Understand how the 401(k) continues to drive American retirement

(Image: disclosure/reproduction of Google Images)

As we close out 2025, it’s clear that the 401(k) continues to serve as the backbone of retirement planning in the United States. Despite ongoing inflation, market swings, and regulatory changes, this employer-sponsored plan remains a powerful tool helping millions of Americans build long-term financial security.

In this Q4 update, we’ll explore three major trends shaping the 401(k) landscape: participant behavior, policy developments, and the evolving opportunities, and risks, ahead.

1. Savers Stay Committed Despite Inflation and Market Volatility

One of the most striking developments this year is how resilient American savers have been. According to Charles Schwab’s 2025 401(k) Participant Study, only 11% of workers reduced their 401(k) contributions because of inflation or economic uncertainty.

Instead, most are tightening their personal budgets, 40% say they’ve cut discretionary spending and 39% are opting for cheaper alternatives, to keep their retirement savings on track.

This commitment shows how central the 401(k) has become to the financial life of the average worker. Even as household costs rise, most employees still see their 401(k) contributions as non-negotiable.

However, confidence has slipped slightly: just 34% of participants now say they feel “very likely” to reach their retirement savings goals, compared to 43% in 2024. The combination of inflation, market uncertainty, and lower real returns has clearly made savers more cautious.

2. New Rules Are Reshaping 401(k) Plans

The regulatory landscape around 401(k)s continues to evolve following the rollout of the SECURE 2.0 Act, with several provisions coming into effect this year and next.

These changes are designed to expand access, simplify participation, and enhance long-term outcomes for workers.

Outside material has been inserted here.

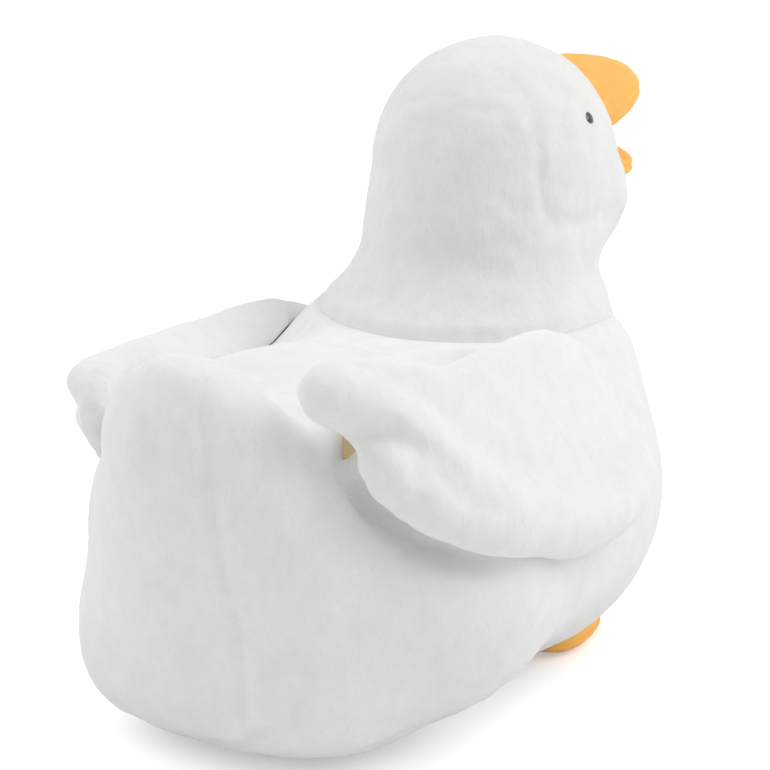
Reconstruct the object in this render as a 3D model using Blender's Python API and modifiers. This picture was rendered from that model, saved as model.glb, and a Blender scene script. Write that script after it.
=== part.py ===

Key updates include:

  • Automatic enrollment for new employees in most newly created 401(k) plans, unless they opt out. Default contribution rates will start at 3% and gradually increase to 10–15%;
  • Expanded eligibility for part-time workers: those who work at least two consecutive years (down from three) may now qualify for plan participation;
  • Adjusted inheritance rules, requiring some beneficiaries to distribute inherited 401(k) funds within ten years — a change with major estate-planning implications.

Beyond legislation, plan sponsors and administrators are increasingly focusing on financial education, cybersecurity, and lifetime-income options. More employers are exploring in-plan annuities as a way to offer guaranteed income during retirement.

Some industry voices are also pushing for broader access to alternative investments, such as private equity or digital assets, within defined contribution plans. While that remains controversial, it highlights a growing desire for diversification beyond traditional stocks and bonds.

3. Opportunities and Risks Ahead

Looking into 2026, several new opportunities, and challenges, are emerging for both employers and participants.

Opportunities:

  • Guaranteed-income hybrids: Products combining target-date funds with annuity components are gaining traction as a way to balance growth with predictable post-retirement income;
  • Inclusion of alternative assets: More plan providers are evaluating how to integrate real assets, infrastructure, or private equity exposure into target-date portfolios to protect against inflation;
  • Smarter technology: Automation and personalization tools are becoming more sophisticated, helping participants manage risk, optimize allocations, and stay engaged with minimal effort.

Risks:

  • Market volatility: Fixed-income markets remain unpredictable, creating uncertainty for portfolios that rely on bonds for stability. Experts at TIAA warn that higher volatility is likely to persist into 2026;
  • Fee pressure: Competition among plan providers is intensifying, putting pressure on administrative fees and potentially affecting service quality;
  • Regulatory uncertainty: Shifts in federal policy could affect investor protections, fiduciary standards, or even the scope of permissible investment types;
  • Transparency issues in alternative investments: While diversification can improve returns, limited liquidity and complexity could expose less experienced participants to unexpected losses.

4. Why the 401(k) Still Anchors U.S. Retirement

Despite these challenges, the 401(k) remains the cornerstone of American retirement savings, and for good reason. It’s flexible, accessible, and supported by powerful incentives like employer matching and tax advantages.

Even as inflation and market headwinds test savers’ patience, most participants continue to prioritize contributions and long-term growth.

Employers, meanwhile, are modernizing plan design to include automation, education, and lifetime-income solutions that help bridge the gap between saving and spending in retirement.

The next phase of the 401(k) story isn’t just about numbers on a statement, it’s about adapting to a changing workforce and strengthening retirement confidence in an uncertain world.

As 2025 draws to a close, one message stands out: the 401(k) isn’t just surviving economic turbulence, it’s evolving, innovating, and continuing to power the future of American retirement.